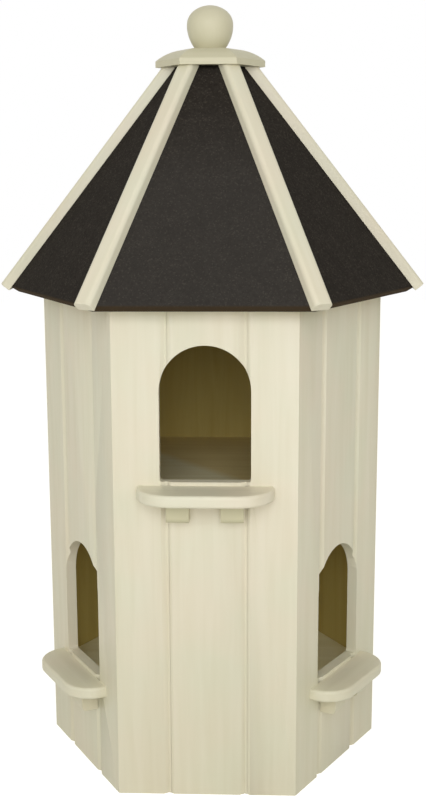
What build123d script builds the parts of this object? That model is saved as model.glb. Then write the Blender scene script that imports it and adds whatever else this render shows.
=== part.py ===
from build123d import *

import os
from math import asin, atan, atan2, cos, degrees, radians, sin, tan

# A six-sided timber dovecote of two storeys, with an arched pop hole high in the front wall, one
# low in each wall beside it, plain walls behind and a steep felt-covered roof. The origin is the
# centre of the base, +Z is up, the front wall faces -Y and every piece is drawn on the front
# side, then turned about Z to its own side. Lengths are in millimetres and angles in degrees.

# Walls
WALL_WIDTH = 245.0            # outer face of one wall, corner to corner
WALL_THICKNESS = 15.0

# Pop holes
LOWER_SILL_HEIGHT = 147.0     # base to the sill of the lower holes
STOREY_HEIGHT = 300.0         # lower sill to upper sill
HOLE_WIDTH = 121.0
HOLE_HEIGHT = 182.6           # sill to the crown of the arch
HOLE_CORNER_RADIUS = 4.0      # at the two ends of the sill

# Nest floors
FLOOR_THICKNESS = 12.0
SILL_LIP = 30.0               # sill above the floor
FLOOR_CLEARANCE = 0.3         # round the edge of each floor

# Landing ledges, each on two blocks
UPPER_LEDGE_WIDTH = 183.0
UPPER_LEDGE_PROJECTION = 54.0
LOWER_LEDGE_WIDTH = 166.0
LOWER_LEDGE_PROJECTION = 47.0
LEDGE_END = 4.0               # straight part of each end, beside the wall
LEDGE_THICKNESS = 16.5
LEDGE_EDGE_RADIUS = 4.0
LEDGE_DROP = 4.8              # sill above the top of the ledge
BLOCK_WIDTH = 30.0
BLOCK_HEIGHT = 29.0
BLOCK_PROJECTION = 24.0
BLOCK_TOE_RADIUS = 8.0
BLOCK_SPAN = 102.0            # over both blocks of a ledge

# Roof
EAVES_ABOVE_HOLES = 56.5      # crown of the upper holes to the outer lower edge of the felt
EAVES_OVERHANG = 44.2         # wall face to that edge, level
ROOF_PITCH = 55.75
ROOF_BOARD_THICKNESS = 12.0
FELT_THICKNESS = 3.0
HIP_BATTEN_WIDTH = 26.0
HIP_BATTEN_RISE = 9.8         # outer face above the line where two felts meet
HIP_BATTEN_TAIL = 3.0         # past the eaves, along the hip
HIP_BATTEN_ROUNDING = 5.0     # along both outer edges

# Cap and finial
CAP_SEAT_RADIUS = 55.0        # corner radius of the felt where the cap sits on it
CAP_OVERHANG = 9.7            # past the hip battens at each corner
CAP_RIM_HEIGHT = 8.4
CAP_SHOULDER_RISE = 16.0      # rim to the level top
CAP_LEVEL_MARGIN = 6.4        # level top past the base of the finial
FINIAL_BASE_RADIUS = 20.4
FINIAL_RADIUS = 32.4
FINIAL_SHOULDER_RADIUS = 24.0
FINIAL_CROWN_LIFT = 2.7       # crown above the top of the shoulder's own circle
FINIAL_HEIGHT = 59.3

# How far each side and corner is turned from the front
SIDES = {
    "front": 0,
    "front_right": 60,
    "back_right": 120,
    "back": 180,
    "back_left": 240,
    "front_left": 300,
}
CORNERS = {
    "front_right": 30,
    "right": 90,
    "back_right": 150,
    "back_left": 210,
    "left": 270,
    "front_left": 330,
}

# Sizes that follow from the ones above
APOTHEM_RATIO = cos(radians(30))
WALL_APOTHEM = WALL_WIDTH * APOTHEM_RATIO
INNER_APOTHEM = WALL_APOTHEM - WALL_THICKNESS
UPPER_SILL_HEIGHT = LOWER_SILL_HEIGHT + STOREY_HEIGHT
UPPER_HOLE = (UPPER_SILL_HEIGHT, UPPER_LEDGE_WIDTH, UPPER_LEDGE_PROJECTION)
LOWER_HOLE = (LOWER_SILL_HEIGHT, LOWER_LEDGE_WIDTH, LOWER_LEDGE_PROJECTION)
HOLES = {
    "front": UPPER_HOLE,
    "front_right": LOWER_HOLE,
    "front_left": LOWER_HOLE,
}
EAVES_HEIGHT = UPPER_SILL_HEIGHT + HOLE_HEIGHT + EAVES_ABOVE_HOLES
ARCH_RADIUS = HOLE_WIDTH / 2

PITCH_SIN = sin(radians(ROOF_PITCH))
PITCH_COS = cos(radians(ROOF_PITCH))
ROOF_THICKNESS = FELT_THICKNESS + ROOF_BOARD_THICKNESS
EAVES_APOTHEM = WALL_APOTHEM + EAVES_OVERHANG
EAVES_RADIUS = EAVES_APOTHEM / APOTHEM_RATIO
HIP_PITCH = degrees(atan(tan(radians(ROOF_PITCH)) * APOTHEM_RATIO))
HIP_SIN = sin(radians(HIP_PITCH))
HIP_COS = cos(radians(HIP_PITCH))
FELT_FALL = degrees(asin(PITCH_SIN / 2))   # each felt below square to its hip

CAP_HEIGHT = EAVES_HEIGHT + (EAVES_RADIUS - CAP_SEAT_RADIUS) * HIP_SIN / HIP_COS
CAP_RADIUS = CAP_SEAT_RADIUS + HIP_BATTEN_RISE / HIP_SIN + CAP_OVERHANG
CAP_APOTHEM = CAP_RADIUS * APOTHEM_RATIO
FINIAL_GIRTH_HEIGHT = FINIAL_HEIGHT - FINIAL_CROWN_LIFT - FINIAL_SHOULDER_RADIUS
FINIAL_SEAT_HEIGHT = CAP_HEIGHT + CAP_RIM_HEIGHT + CAP_SHOULDER_RISE
OVER_ALL = 2 * EAVES_RADIUS                # longer than any piece cut by it

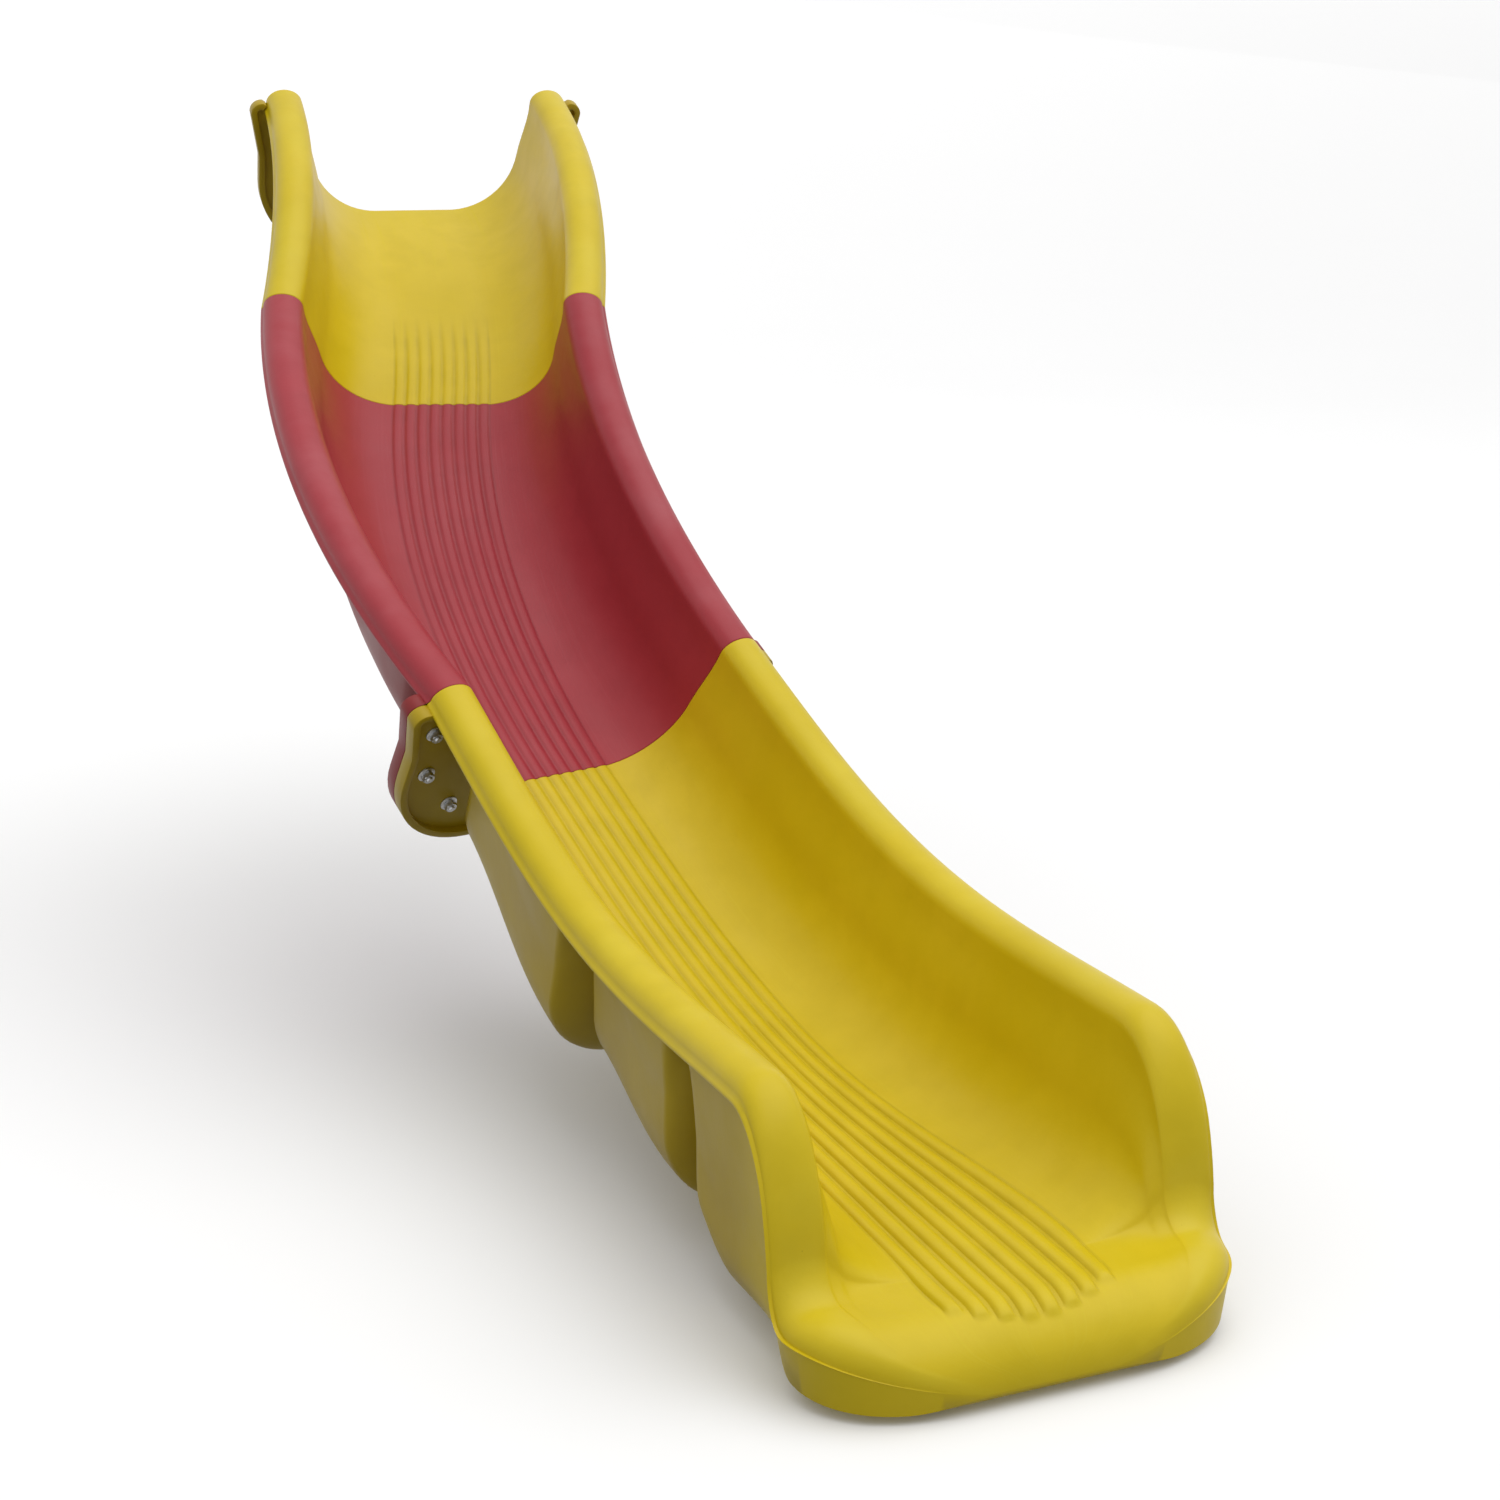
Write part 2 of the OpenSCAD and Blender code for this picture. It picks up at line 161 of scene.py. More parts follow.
FLOOR_PARTS, CORNER_PARTS, SIDE_PARTS, RAIL_PARTS = 3, 14, 3, 14
CORNER_STEPS, FLOOR_FADE_STEPS, SIDE_STEPS, RAIL_STEPS = 12, 7, 6, 18
BEAD_ANGLES, BEAD_DROP = (50, 15, -20, -60), 1.4
POD_SIDE_RISE = 55.0
RIDGES_A_SIDE, RIDGE_PARTS = 4, 10
EDGE_Q = RIDGES_A_SIDE + 0.4


def ridge_pitch(s, look):
    return mix(look.ridge_pitch, look.ridge_pitch_exit, ease((s - FAN_FROM) / FAN_RUN)) / MM


def ridge_height(s, look):
    full = mix(look.ridge_height, look.ridge_height_exit, ease((s - GROW_FROM) / GROW_RUN))
    return ease((s - RIDGES_FROM) / RIDGES_FROM_RUN) * full / MM


def ridge_end(s, q):
    """The ridges run out in round ends, the outer ones first."""
    past = max(0.0, s - RIDGES_TO + OUTER_SHORTER * (q / RIDGES_A_SIDE) ** 2)
    return math.sqrt(max(0.0, 1 - (past / RIDGE_END_R) ** 2))


def ridge_shape(q):
    """Height share of the ridges at q pitches from the middle."""
    if q > RIDGES_A_SIDE:
        return 0.0
    off = abs(q % 1.0 - 0.5) / RIDGE_HALF_WIDTH
    return math.sqrt(max(0.0, 1 - off * off))


def floor_rise(u):
    return 0.0 if u < FLAT_U else CORNER_R - math.sqrt(CORNER_R ** 2 - (u - FLAT_U) ** 2)


def upper_half(s, look):
    """Upper outline from the middle out: (u, v, ridge height, floor share, groove share)."""
    pitch, high = ridge_pitch(s, look), ridge_height(s, look)
    out = []
    for i in range(int(EDGE_Q * RIDGE_PARTS) + 1):
        q = i / RIDGE_PARTS
        r, end = ridge_shape(q), ridge_end(s, math.floor(q) + 0.5)
        groove = (1 - r) * end * min(1.0, high) * (q <= RIDGES_A_SIDE)
        out.append((q * pitch, floor_rise(q * pitch), r * high * end, 1.0, groove))
    start = math.asin((EDGE_Q * pitch - FLAT_U) / CORNER_R)
    for i in range(1, CORNER_STEPS + 1):
        a = mix(start, CORNER_END, i / CORNER_STEPS)
        floor = 1 - ease(i / FLOOR_FADE_STEPS)
        out.append((FLAT_U + CORNER_R * math.sin(a), CORNER_R - CORNER_R * math.cos(a), 0.0, floor, 0.0))
    foot, top = Vector(out[-1][:2]), Vector((RAIL_U - RAIL_RX, RAIL_V))
    pull = (top - foot).length
    rise = Vector((math.cos(CORNER_END), math.sin(CORNER_END)))
    for i in range(1, SIDE_STEPS):
        t = i / SIDE_STEPS
        p = ((2 * t ** 3 - 3 * t ** 2 + 1) * foot + (t ** 3 - 2 * t ** 2 + t) * pull * rise
             + (3 * t ** 2 - 2 * t ** 3) * top + (t ** 3 - t ** 2) * pull * Vector((0, 1)))
        out.append((p.x, p.y, 0.0, 0.0, 0.0))
    for i in range(RAIL_STEPS + 1):
        a = math.pi * (1 - i / RAIL_STEPS)
        out.append((RAIL_U + RAIL_RX * math.cos(a), RAIL_V + RAIL_RY * math.sin(a), 0.0, 0.0, 0.0))
    r = look.bead_size / MM
    for degrees in BEAD_ANGLES:
        a = math.radians(degrees)
        out.append((HALF + r * math.cos(a), RAIL_V - r * BEAD_DROP + r * math.sin(a), 0.0, 0.0, 0.0))
    return out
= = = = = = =
### [Challenge]
Your task is to quote, without any alteration, the lines running from the top of the records to the line that holds "from math import", both included.

### [Exercise solution]
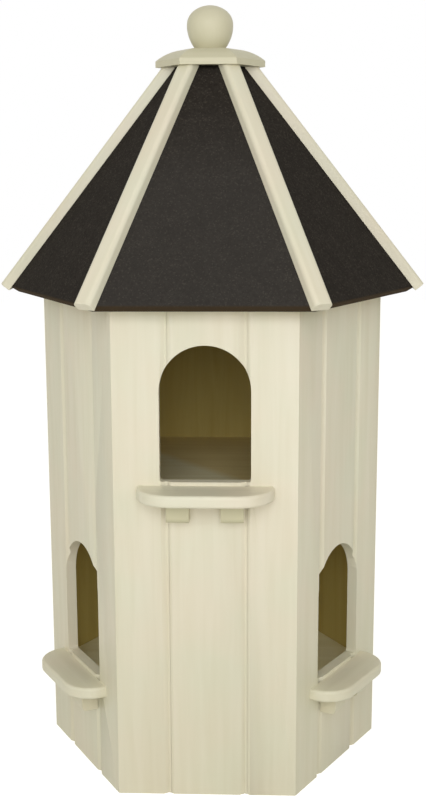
What build123d script builds the parts of this object? That model is saved as model.glb. Then write the Blender scene script that imports it and adds whatever else this render shows.
=== part.py ===
from build123d import *

import os
from math import asin, atan, atan2, cos, degrees, radians, sin, tan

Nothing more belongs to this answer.